Dès sa création en avril 1936, l’ADLP se donne pour mission de développer la lecture publique à travers des projets d’intérêt public. Elle se distingue de l’ABF qui s’adressait surtout aux bibliothèques et bibliothécaires. Pour atteindre ses objectifs, l’ADLP cherche à nouer trois types de relations : avec des associations locales, avec des organisations étrangères et avec des services sociaux spéciaux dédiés au développement de la lecture. Le syndicat national d’instituteurs, le centre confédéral de l’éducation ouvrière, les œuvres laïques et la ligue française de l’enseignement collaborent avec l’ADLP, partageant sa mission et ses tendances politiques.

Généralités

A ses débuts, l’ADLP se donne une mission assez élargie : établir un contact constant entre bibliothécaires professionnels et tous ceux qui s’intéressent au développement de la lecture, à savoir : les écrivains, les librairies, les organisations culturelles et les membres de l’enseignement de tous degrés. Elle s’intéresse aussi à collaborer avec le plus grand nombre possible d’associations aux buts similaires. Elle a également pour objectif de regrouper des éminentes personnalités et les associations les plus représentatives dans le secteur des bibliothèques, comme en témoigne une lettre adressée au Ministère de l'Instruction Publique pour demander des subventions le 15 février de 1939.

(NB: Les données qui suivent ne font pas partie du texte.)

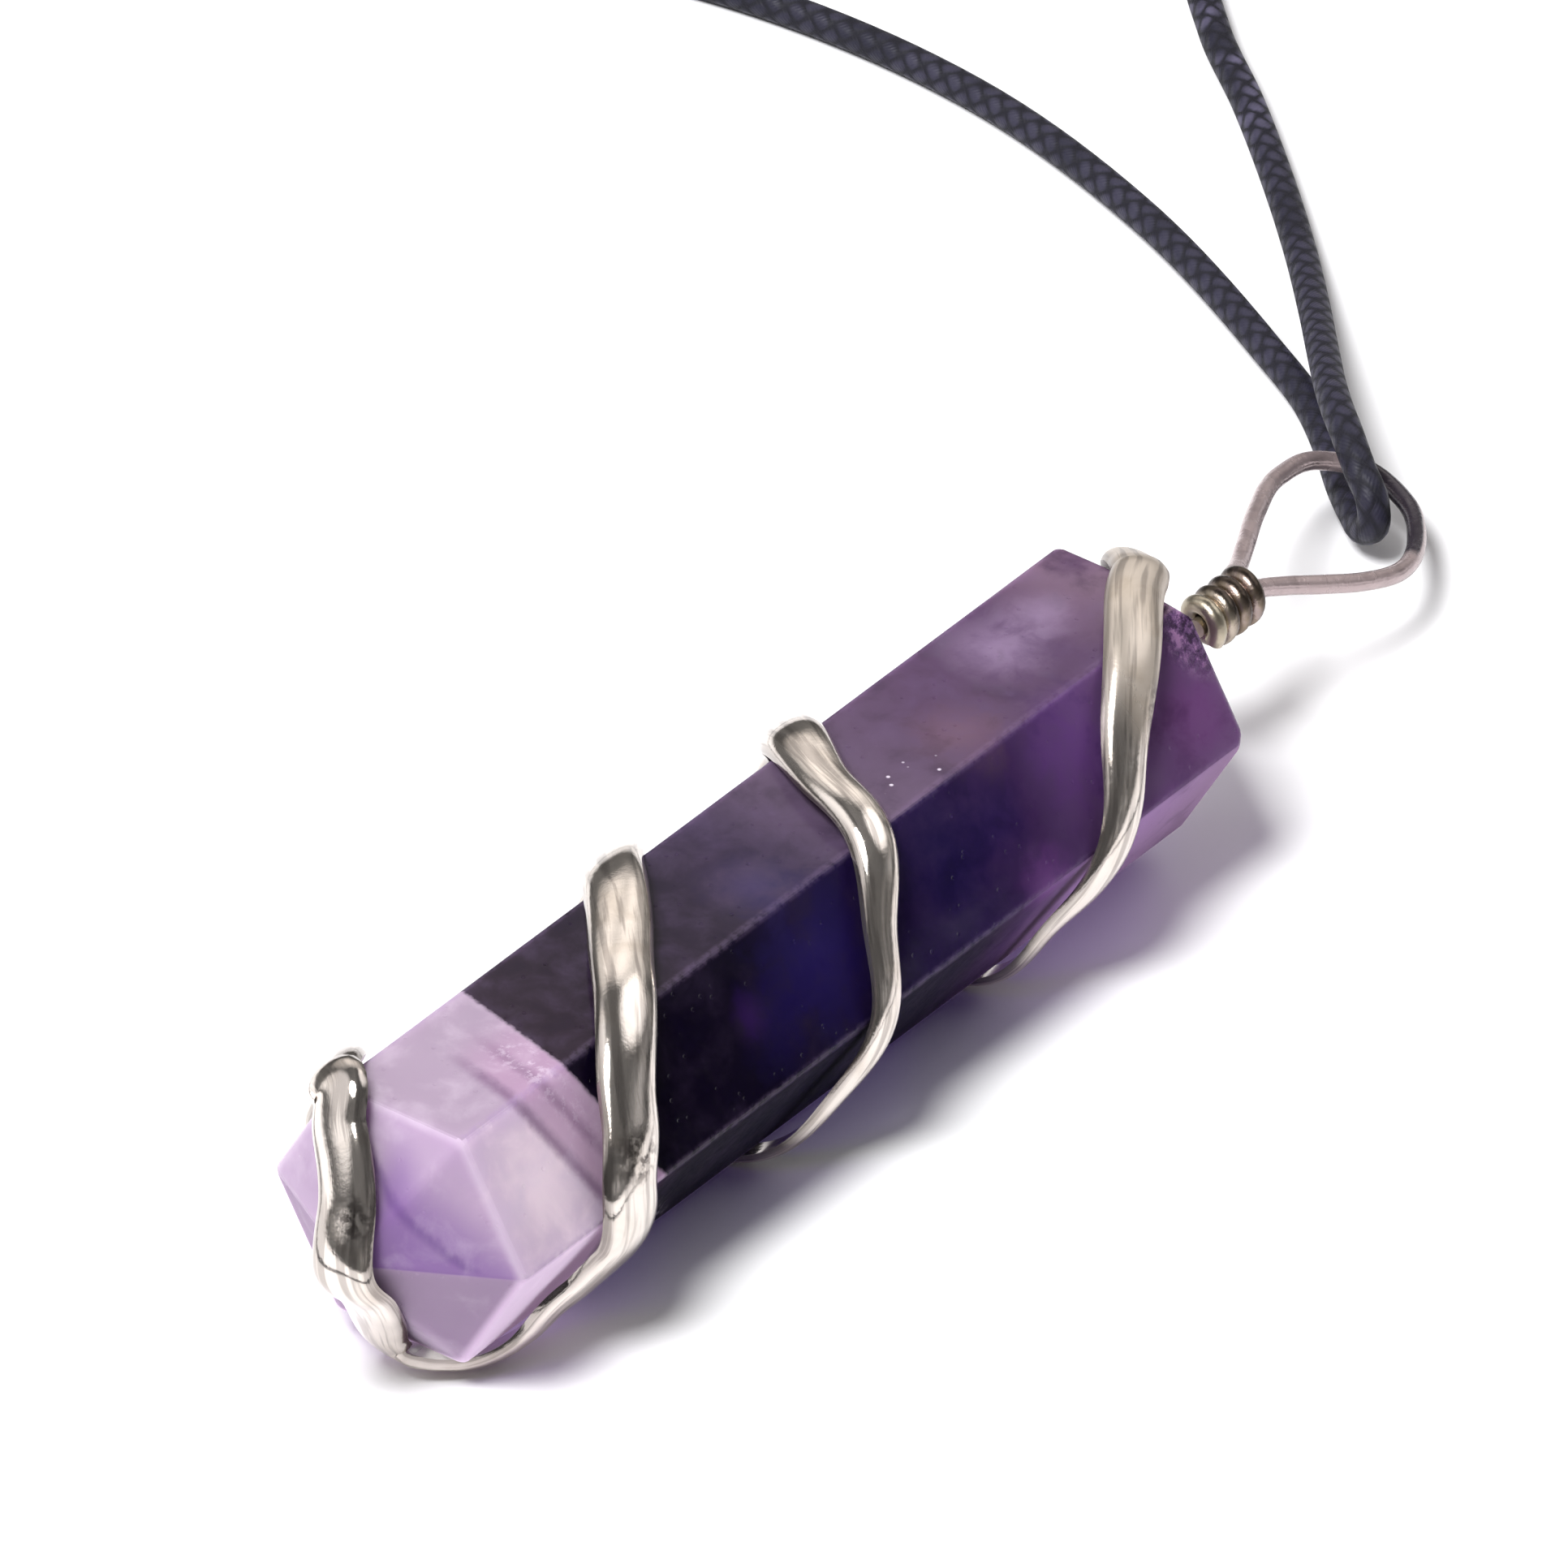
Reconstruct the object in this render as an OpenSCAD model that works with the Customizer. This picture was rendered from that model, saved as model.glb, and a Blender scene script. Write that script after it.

Courrier de demande de subventions destiné au Ministère de l’Instruction publique daté du 15 février 1939.

Quant aux lecteurs ordinaires, elle vise à leur donner des conseils pour diriger leurs lectures et à promouvoir des activités sociales en bibliothèques (séances musicales, conférences, fêtes ou spectacles), ainsi qu’à travailler avec des catégories spéciales de lecteurs (malades, aveugles, prisonniers, soldats et marins, et étrangers). De la même façon, elle s’intéresse à l’extension de services de bibliothèques à l’extérieur de la ville (succursales en banlieue, bibliothèques circulantes et bibliobus).

Plan de l’enquête régionale sur la lecture publique, non daté.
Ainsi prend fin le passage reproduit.